As we climbed paths weaving through dense undergrowth, we saw fresh buffalo dung and our Maasai guides told us what we should do if we came face to face with a lone and angry buffalo – essentially fling your backpack away and pin yourself to the ground. “If you have a backpack on your back, the buffalo can slide his horn between you and the bag and toss you into the air. But if you lie flat without a bag, he might not be able to,” our guide told us. The words weren’t reassuring.

Photo: Tamara Britten

Photo: Tamara Britten

Several viewpoints along the ascent gave us a taste of the stunning views that spooled from the peak on all sides when finally we stepped from the forested slopes and emerged into the clearing at the top.

After descending through a less dense section of the forest, we spent the day strolling across verdant plains and gently rolling hills, stopping for lunch at a shaded spot, and ending at a second suddenly sprung campsite, this time in a leafy glade.

Another decadent dinner preceded a night of deep and exhausted sleep in tents furnished with mattresses and solar lamps.

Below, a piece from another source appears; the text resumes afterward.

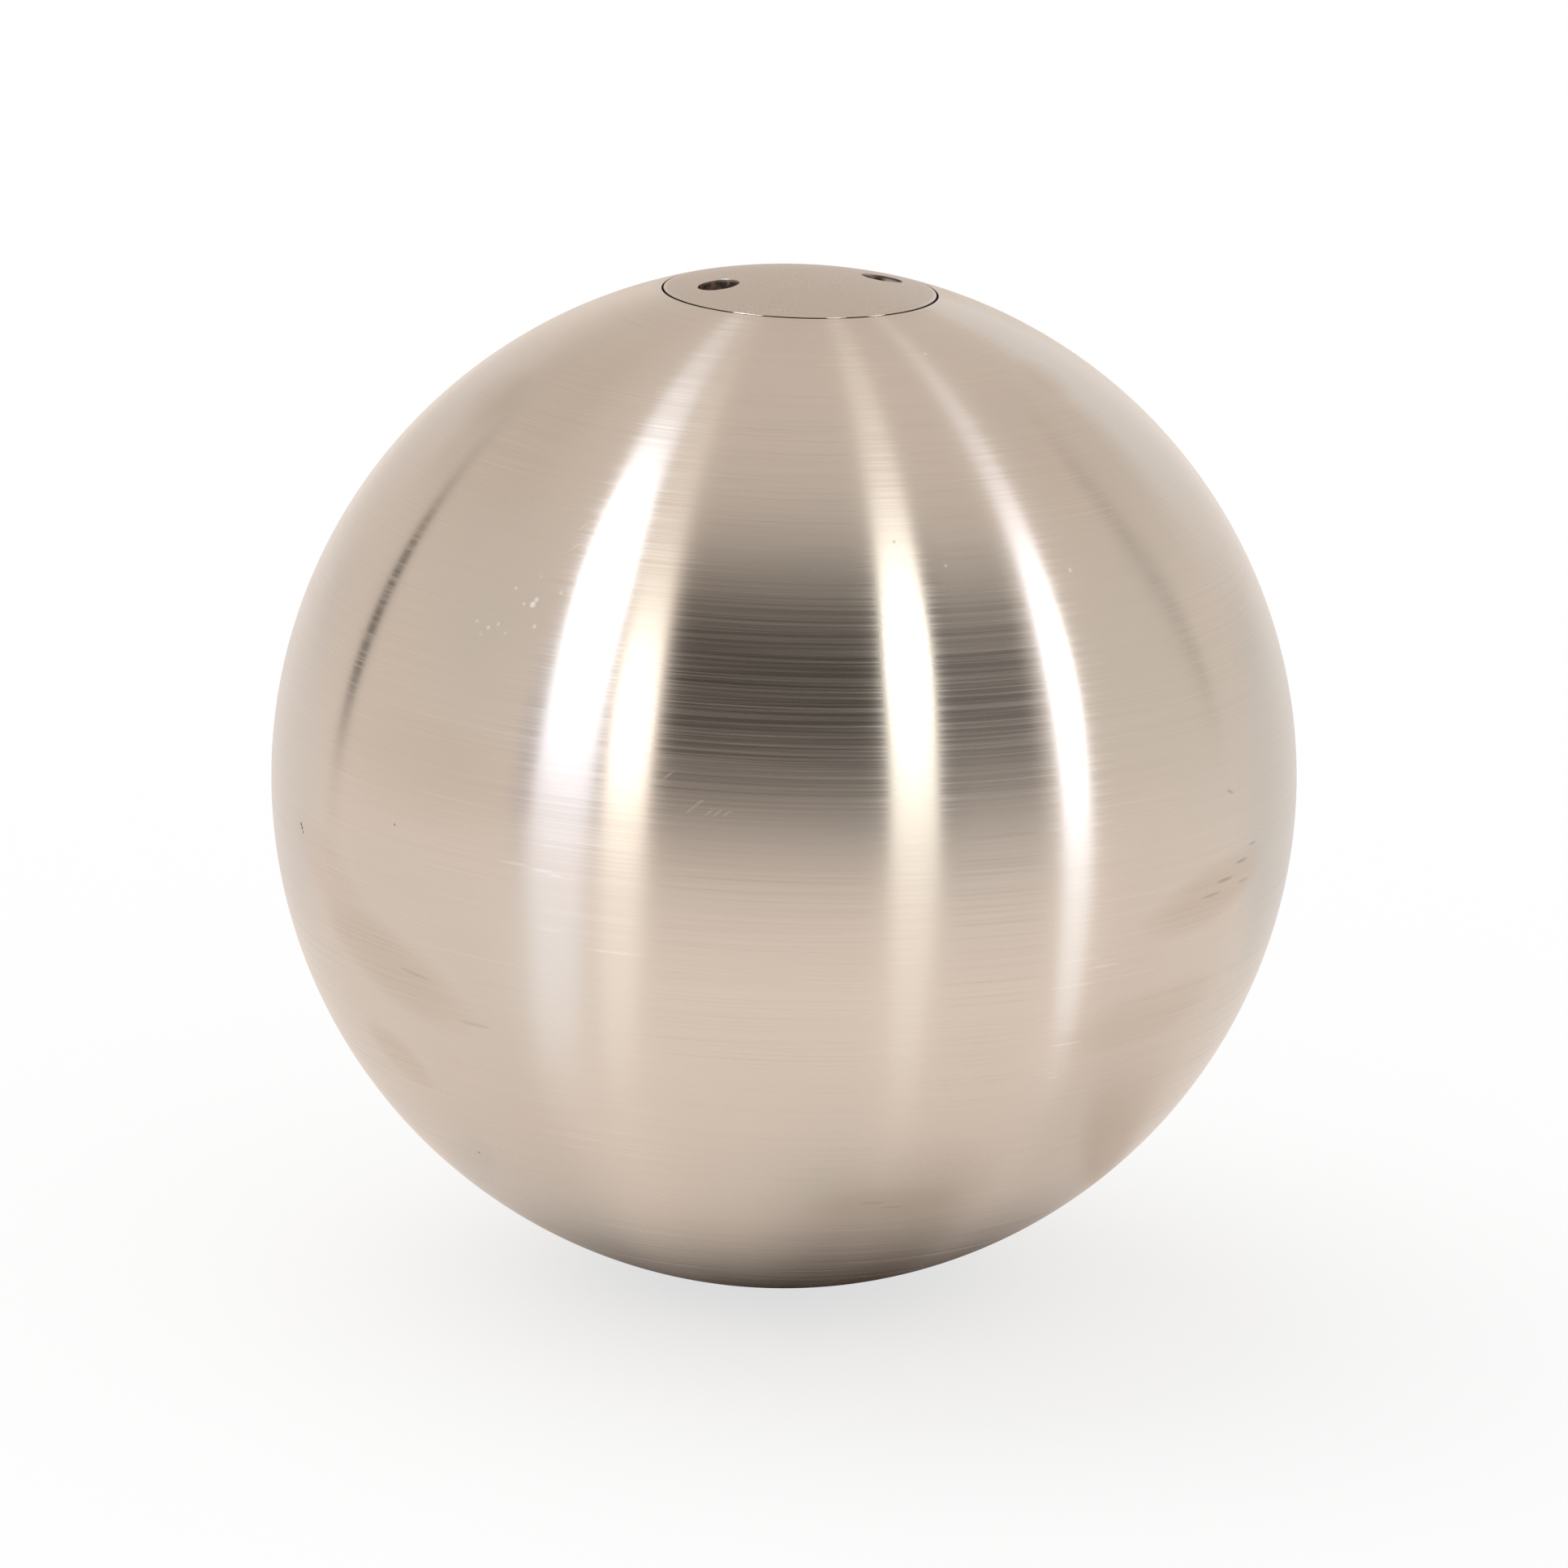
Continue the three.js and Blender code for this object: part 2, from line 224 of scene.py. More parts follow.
STREAKS_OF_DIRT = (
    # azimuth, latitude, half width, half height, drift down to the right, strength
    (57.2, -2.0, 1.6, 0.2, 0, 0.3),
    (60.8, -0.6, 1.3, 0.2, 0, 0.32),
    (63.4, 0.8, 0.9, 0.18, 0, 0.25),
    (54.6, -3.2, 1.8, 0.18, 0, 0.22),
    (61.5, -3.0, 1.2, 0.18, 0, 0.2),
    (58.3, 7.6, 0.7, 0.2, 0.4, 0.25),
    (-36.3, -17.6, 2.2, 0.22, 0, 0.14),
    (-44.5, -13.2, 2.4, 0.24, 0.1, 0.12),
    (14.3, 40.1, 0.25, 0.2, 0, 0.3),
    (14.5, -39.2, 1.8, 0.24, 0, 0.12),
    (17.5, -40.2, 1.6, 0.22, 0, 0.12),
    (144, -5.4, 1.1, 0.16, 0.12, 0.12),
    (147.5, -6.1, 0.7, 0.14, 0.1, 0.1),
)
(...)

After a breakfast of fresh fruits, we skidded down a plunging path from the hills to the blistering flats of Magadi where we were met by the team from Lentorre lodge. Arriving after a short drive at this luxurious lodge was the icing on the cake. We wallowed in our private plunge pools soothing aching limbs, enjoyed a game drive with sightings of herds of zebra and buffalo, sipped our sundowners on a hillock overlooking the plains, and were treated to a surprise visit from a nocturnal aardwolf on our way back into camp. After dinner, we slept the sleep only those who have trekked over the Loitas can.

The writer was a guest of Maasai Trails and African Territories.

Practicalities

Driving from Nairobi to the beginning of the Loita Hills trail takes five or six hours. Or you can fly from Nairobi to Siana Springs, where the team will pick you up for a scenic four-hour drive up to the start of the walk. Trails, lasting up to seven-nights, can be arranged.